■ **DATA SHOWN**
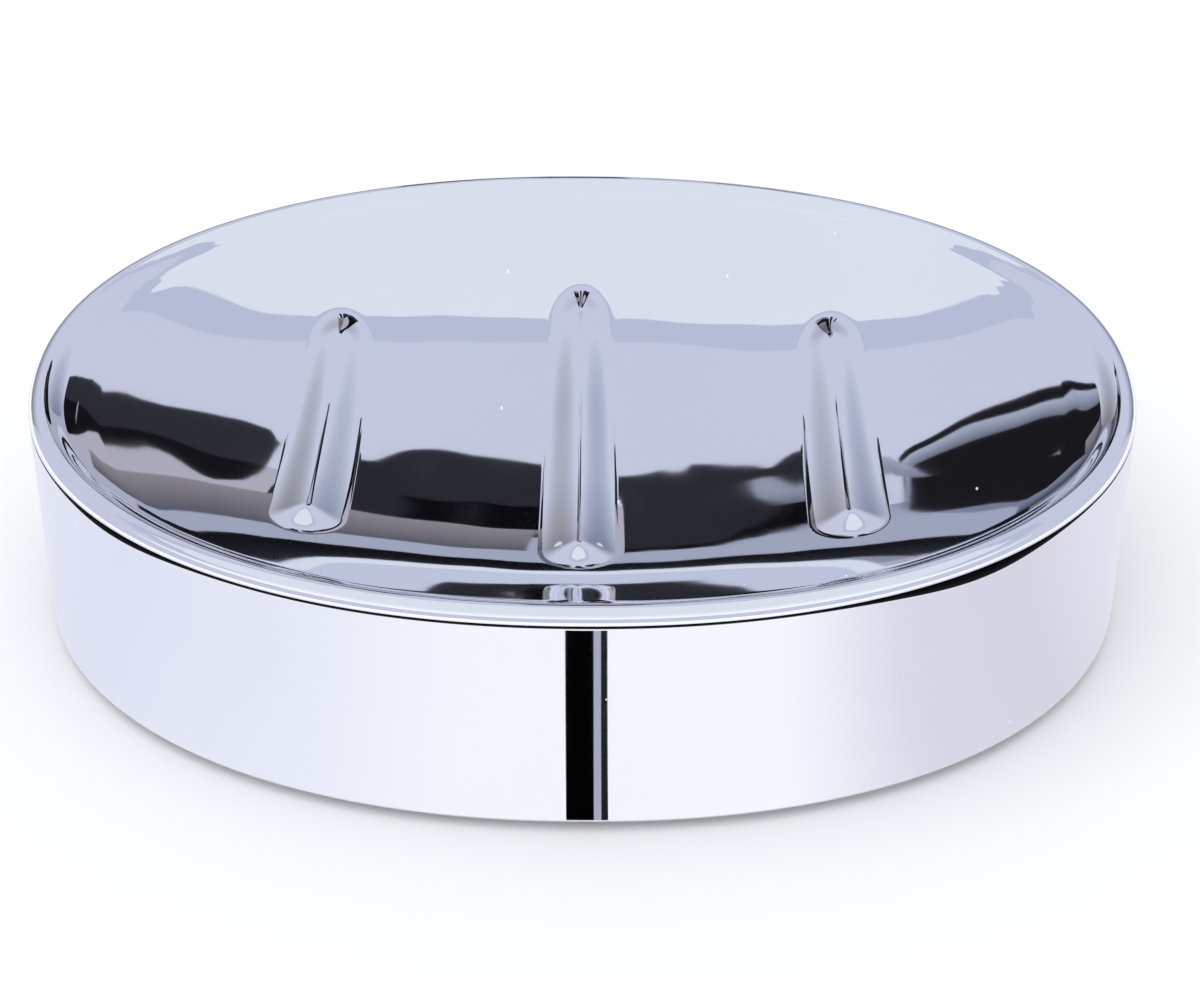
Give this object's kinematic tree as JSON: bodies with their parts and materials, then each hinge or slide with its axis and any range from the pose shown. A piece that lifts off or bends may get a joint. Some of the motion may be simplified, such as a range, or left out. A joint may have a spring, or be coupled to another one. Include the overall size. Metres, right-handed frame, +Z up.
{
  "type": "soap dish",
  "caption": "Oval countertop soap dish: a polished dished tray with raised parallel ribs and a rolled rim on a plain upright steel wall, closed below and standing on rubber feet.",
  "frame": {"origin": "on the standing surface, under the middle of the oval", "axes": "+Z up, +X along the oval's length to the right, -Y towards the front, the ribs run along Y"},
  "size_m": [0.13, 0.096, 0.0303],
  "materials": {
    "polished_wall": "mirror polished, smooth",
    "polished_tray": "mirror polished over a slightly wavy pressing",
    "base_plastic": "fine moulded grain",
    "foot_rubber": "matte, lightly dusty"
  },
  "bodies": {
    "root": {"side_band": "polished_wall", "soap_tray": "polished_tray", "base_plate": "base_plastic", "foot_front_left": "foot_rubber", "foot_front_right": "foot_rubber", "foot_back_left": "foot_rubber", "foot_back_right": "foot_rubber"}
  },
  "joints": []
}
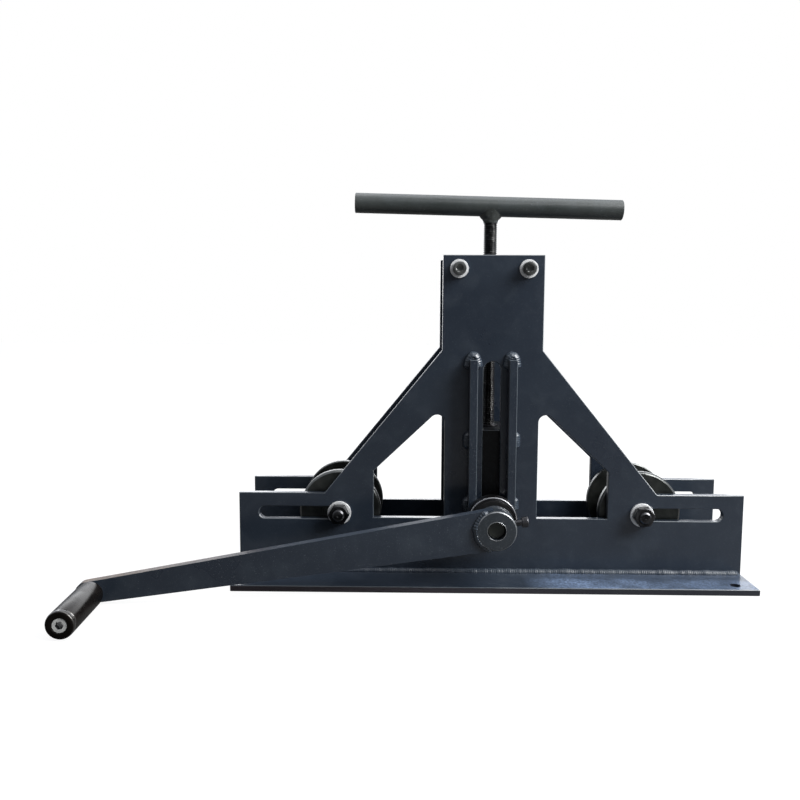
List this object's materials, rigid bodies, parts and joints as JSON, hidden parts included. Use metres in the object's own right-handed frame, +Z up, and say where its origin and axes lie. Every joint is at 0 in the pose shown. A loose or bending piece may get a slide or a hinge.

■ **OBJECTIVE**
All of the entries must be quoted exactly; please include each one.

■ **FINAL RESULT**
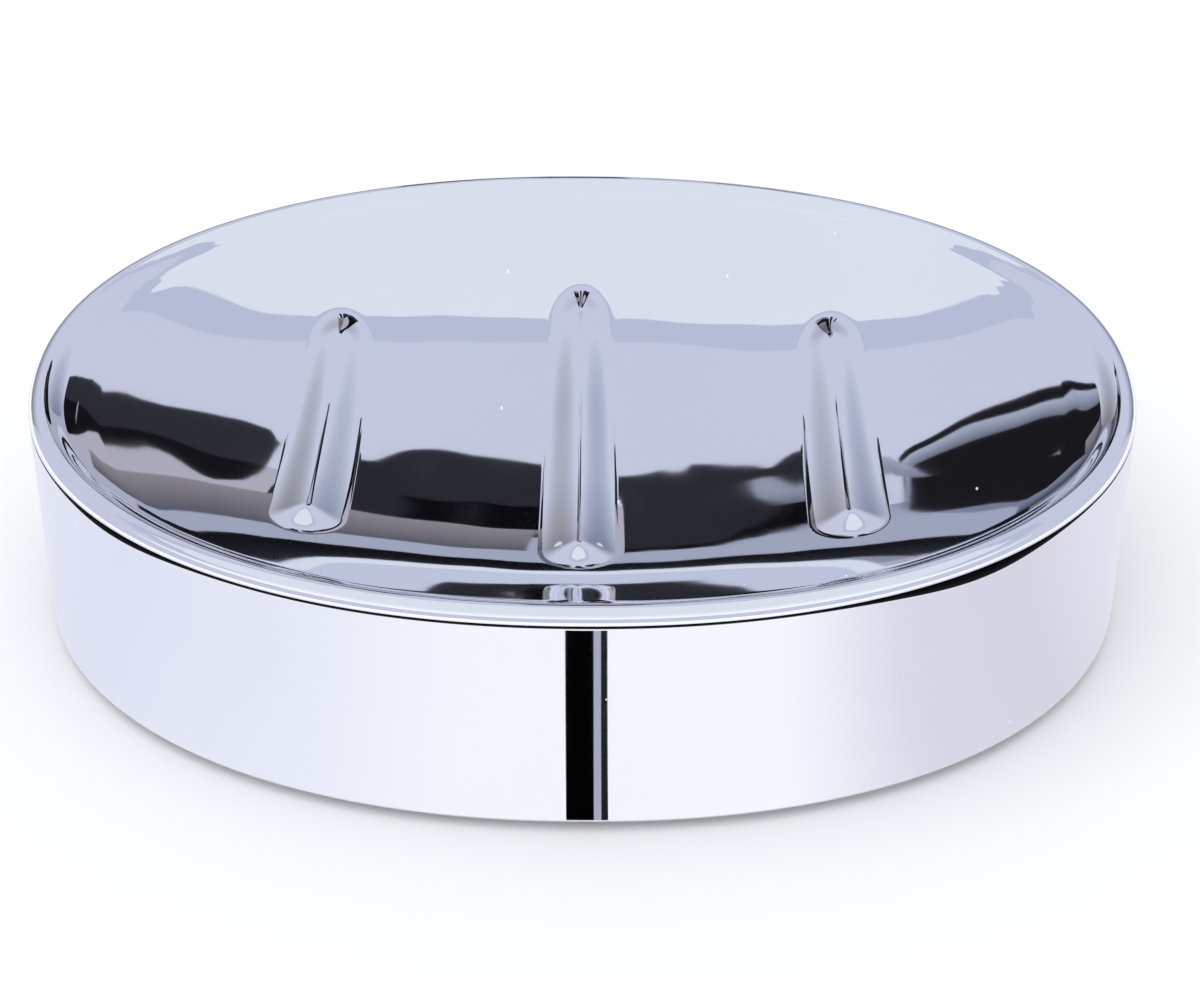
Give this object's kinematic tree as JSON: bodies with their parts and materials, then each hinge or slide with its axis and any range from the pose shown. A piece that lifts off or bends may get a joint. Some of the motion may be simplified, such as a range, or left out. A joint may have a spring, or be coupled to another one. Include the overall size. Metres, right-handed frame, +Z up.
{
  "type": "soap dish",
  "caption": "Oval countertop soap dish: a polished dished tray with raised parallel ribs and a rolled rim on a plain upright steel wall, closed below and standing on rubber feet.",
  "frame": {"origin": "on the standing surface, under the middle of the oval", "axes": "+Z up, +X along the oval's length to the right, -Y towards the front, the ribs run along Y"},
  "size_m": [0.13, 0.096, 0.0303],
  "materials": {
    "polished_wall": "mirror polished, smooth",
    "polished_tray": "mirror polished over a slightly wavy pressing",
    "base_plastic": "fine moulded grain",
    "foot_rubber": "matte, lightly dusty"
  },
  "bodies": {
    "root": {"side_band": "polished_wall", "soap_tray": "polished_tray", "base_plate": "base_plastic", "foot_front_left": "foot_rubber", "foot_front_right": "foot_rubber", "foot_back_left": "foot_rubber", "foot_back_right": "foot_rubber"}
  },
  "joints": []
}
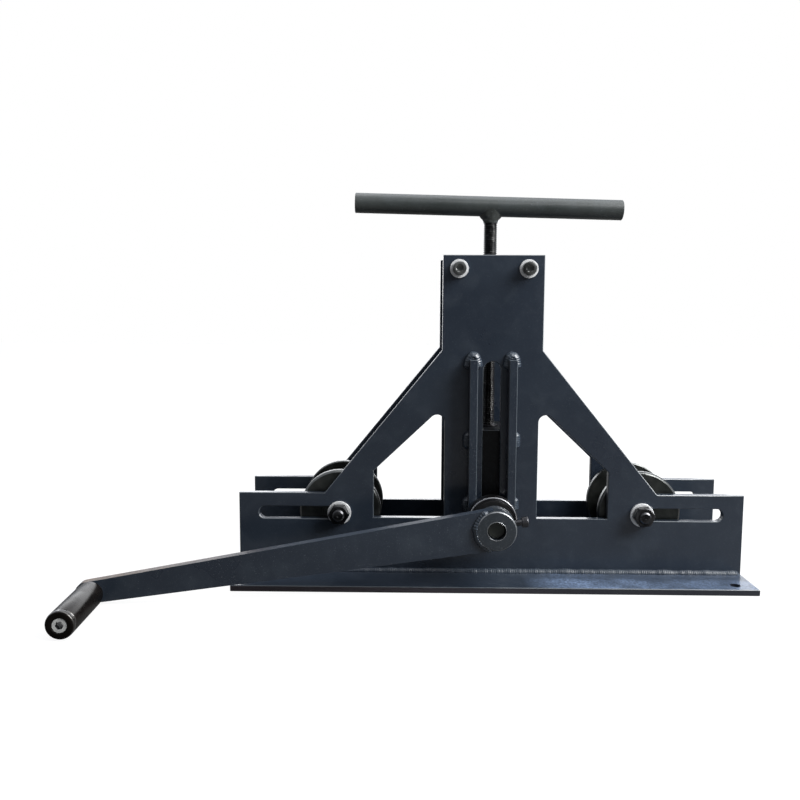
List this object's materials, rigid bodies, parts and joints as JSON, hidden parts included. Use metres in the object's own right-handed frame, +Z up, and say where its origin and axes lie. Every joint is at 0 in the pose shown. A loose or bending piece may get a slide or a hinge.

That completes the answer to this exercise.